Image via WikipediaBy Beverly Caboteja
As is implicit in said Section 119 of the Public Land act, where the vendor is still living, he alone has the right of redemption, but if he had died, his widow and his legal heirs have that right.
As stated in Section 119: “Every conveyance of land acquired under the free patent or homestead provisions of the Public Land Act, when proper, shall be subject to repurchase by the applicant, his widow or legal heirs, within a period of five (5) years from the date of conveyance.”

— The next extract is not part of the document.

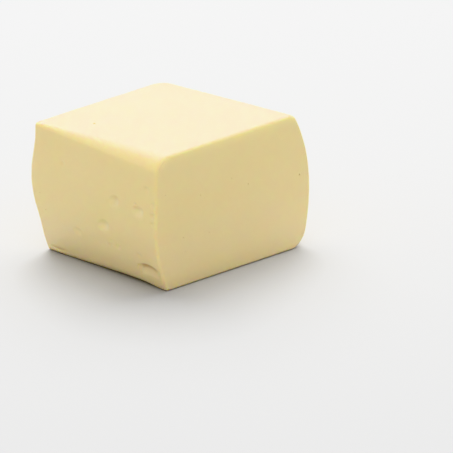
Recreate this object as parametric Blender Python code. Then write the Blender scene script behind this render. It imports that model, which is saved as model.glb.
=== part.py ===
"""A block of mozzarella, cut across a loaf that leans and sags a little.

X runs along the loaf, from one cut to the other, -Y is the moulded front and +Z is up.
The block stands on its flat base, with the origin under the middle of its outline.
"""

import math

import bmesh
import bpy
from mathutils import Vector

MM = 0.001
NAME = "mozzarella_block"

# Driving dimensions, in metres
LENGTH = 136.6 * MM                 # along X, between the rims of the two cuts
DEPTH = 147.5 * MM                  # along Y, across the top
HEIGHT = 105.6 * MM                 # from the base to the rim of the top

# How the loaf sags
CROWN = 2.6 * MM                    # the middle of the top stands this far above its rim
NEAR_LIFT = 0.8 * MM                # the top rises this much from the -X cut to the +X cut
FRONT_UNDERCUT = 4.6 * MM           # the front's foot stands this far behind the top's edge
FRONT_BOW = 2.8 * MM                # its middle swells this far beyond the line between them
FRONT_BOW_FADE = 0.43               # share of that swelling that is gone at the -X cut
FRONT_TURN = 0.027                  # it turns out towards the +X cut by this slope
FOOT_TUCK = 8.1 * MM                # the front's foot is drawn in this far as well
FOOT_TUCK_BELOW = 51.0 * MM         # from this height down
BACK_SPREAD = 5.0 * MM              # the back's foot stands this far beyond the top's edge
BACK_BOW = 13.3 * MM
BACK_BOW_LIFT = 0.12                # share by which its swelling leans to the upper half
BELLY = 0.6 * MM                    # front and back swell along the loaf too

# How the two cuts lie
CUT_EDGE_REACH = 2.8 * MM           # the moulded sides droop this close to a cut
CUT_EDGE_INSET = 2.0 * MM           # by this much across
CUT_EDGE_DROOP = 2.0 * MM           # and by this much up and down
BACK_CORNER_REACH = 13.4 * MM       # they droop further where the -X cut meets the back
BACK_CORNER_INSET = 20.6 * MM
CUT_DOME = 0.8 * MM                 # the cut faces rise a little to their middle
FAR_CUT_SPREAD = 1.7 * MM           # foot of the -X cut, beyond its rim
FAR_CUT_TURN = 0.053                # the -X cut runs out of square by this slope
FAR_CORNER_SWELL = 5.6 * MM         # its corner with the front swells this far, to none at the back
FAR_CORNER_SWELL_AT = 60.5 * MM     # height of that swelling's middle
FAR_CORNER_SWELL_HALF = 37.2 * MM   # and half its height
NEAR_CUT_SPREAD = 1.1 * MM          # foot of the +X cut, beyond its rim
NEAR_CUT_TURN = 0.063               # its foot runs out of square by this slope

# Long edges rounded by the mould
TOP_FRONT_RADIUS = 12.5 * MM        # at the +X cut
TOP_FRONT_RADIUS_FAR = 2.6 * MM     # it tightens evenly to this at the -X cut
TOP_BACK_RADIUS = 4.9 * MM
BASE_FRONT_RADIUS = 7.1 * MM        # the widest it gets
BASE_FRONT_RADIUS_FAR = 1.9 * MM    # at the -X cut
BASE_FRONT_REACH_FAR = 100.0 * MM   # it tightens within this distance of that cut
BASE_FRONT_RADIUS_NEAR = 2.1 * MM   # at the +X cut
BASE_FRONT_REACH_NEAR = 35.0 * MM
BASE_BACK_RADIUS = 12.0 * MM

# Rows of faces along X, Y and Z, and how many of them lie in each rounded edge
SEGMENTS = (24, 26, 22)
CUT_EDGE_ROWS = 5
MOULD_EDGE_ROWS = 4
FINER_WITHIN = (5.5, 2.8, 1.3)      # faces are halved three times, this many mm round each dent

# Dents in the moulded sides: side (-1 front, 1 back), then in mm the place along X, the height of
# the deepest point, the half width, the reach above and below it and the depth; last, the tilt in degrees
DENTS = (
    (-1, 23.4, 65.0, 7.2, 4.4, 5.8, 1.55, -2.0),
    (-1, 48.8, 62.6, 6.4, 4.2, 5.8, 1.60, -14.0),
    (-1, 10.4, 42.3, 7.2, 5.0, 6.0, 1.40, 2.0),
    (-1, -33.5, 80.8, 4.0, 2.8, 4.0, 0.65, 0.0),
    (-1, 57.4, 81.8, 3.8, 2.8, 4.8, 0.85, 0.0),
    (-1, -22.0, 29.0, 6.0, 4.0, 6.0, 0.60, 0.0),
    (-1, 22.9, 27.6, 3.6, 2.8, 3.8, 0.80, -10.0),
    (1, -36.0, 61.0, 6.0, 4.0, 7.4, 1.40, 0.0),
    (1, 19.0, 73.0, 3.8, 2.8, 4.6, 0.90, 0.0),
    (1, 38.0, 41.0, 6.8, 4.2, 8.0, 1.30, 8.0),
)

# A crease in the front, near its lower corner: it arches between its two ends
CREASE_START_X = 42.8 * MM
CREASE_END_X = 58.6 * MM
CREASE_HEIGHT = 18.3 * MM
CREASE_ARCH = 1.9 * MM              # its ends lie this far below its middle
CREASE_REACH_ABOVE = 2.4 * MM
CREASE_REACH_BELOW = 4.0 * MM
CREASE_DEPTH = 1.9 * MM             # at its middle
CREASE_END_SHARE = 0.5              # share of that depth left at its ends

CHEESE_COLOUR = (0.90, 0.79, 0.52, 1.0)
CHEESE_ROUGHNESS = 0.42


def mix(low, high, share):
    return low + (high - low) * share


def ease(share):
    share = max(0.0, min(1.0, share))
    return share * share * (3.0 - 2.0 * share)


def spread(unit, half, radius, edge_rows, segments):
    """Place a coordinate of the unit cube, with its outer rows inside the rounded edge."""
    flat = 1.0 - 2.0 * edge_rows / segments
    reach = abs(unit)
    if reach <= flat:
        return unit / flat * (half - radius)
    return math.copysign(half - radius + radius * (reach - flat) / (1.0 - flat), unit)


def front_radii(x):
    """Radii of the base's and the top's front edge at one place along the loaf."""
    from_far = LENGTH / 2 + x
    to_near = LENGTH / 2 - x
    top = mix(TOP_FRONT_RADIUS_FAR, TOP_FRONT_RADIUS, from_far / LENGTH)
    base = mix(BASE_FRONT_RADIUS_FAR, BASE_FRONT_RADIUS, ease(from_far / BASE_FRONT_REACH_FAR))
    tightened = ease(1.0 - to_near / BASE_FRONT_REACH_NEAR)
    base -= (BASE_FRONT_RADIUS - BASE_FRONT_RADIUS_NEAR) * tightened
    return base, top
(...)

It has been noted that the enumeration in the law as to who can effect the repurchase within a period of five years from the date of conveyance is not an exclusionary rule. It merely includes the persons qualified under the law to make repurchase, without regard to order of preference. Hence, the son and lawful heir of the homesteader can exercise the right of repurchase while the latter is still living, and a deed of assignment to that effect is valid.
Further, the term legal heir, as explained in the case of Medarcos v. Merrced (174 SCRA 599), is used in Section 119 in a generic sense. It is broad enough to cover any person who is called to the succession either by provision of a will or by operation of law. Thus, legal heirs, according to the Court, include both testate and intestate heirs depending upon whether succession is by the will of the testator or by law. Legal heirs are not necessarily compulsory heirs but they may be if the law so prescribes or reserves it for them. Nonetheless, well-settled is the rule that only the vendor has the right to redemption.
In the aforementioned case, as the decedents had left no will, the law supplanted its intention. Since the deceased couple were childless and are survived only by their nephew and nieces, the latter succeeded to the entire estate of the deceased.
Article 975 of the Civil Code states that “when children of one or more brothers or sisters of the deceased survive, they shall inherit from the latter by representation, if they survive with their uncles or aunts. But if they alone survive, they shall inherit in equal portions.”
Verily, the Court held that petitioners are legal heirs. Having been decreed under the rules on intestacy as entitled to succeed the estate of the Catain spouses due to the absence of compulsory heirs, they now step into the shoes of the decedents. They should be considered as among the legal heirs contemplated by Section 119 as entitled to redeem the property.
In sum, in any of the 3, the applicant, his widow or his legal heirs may avail of the right to repurchase but take note, that it is only the vendor who has the right of redemption.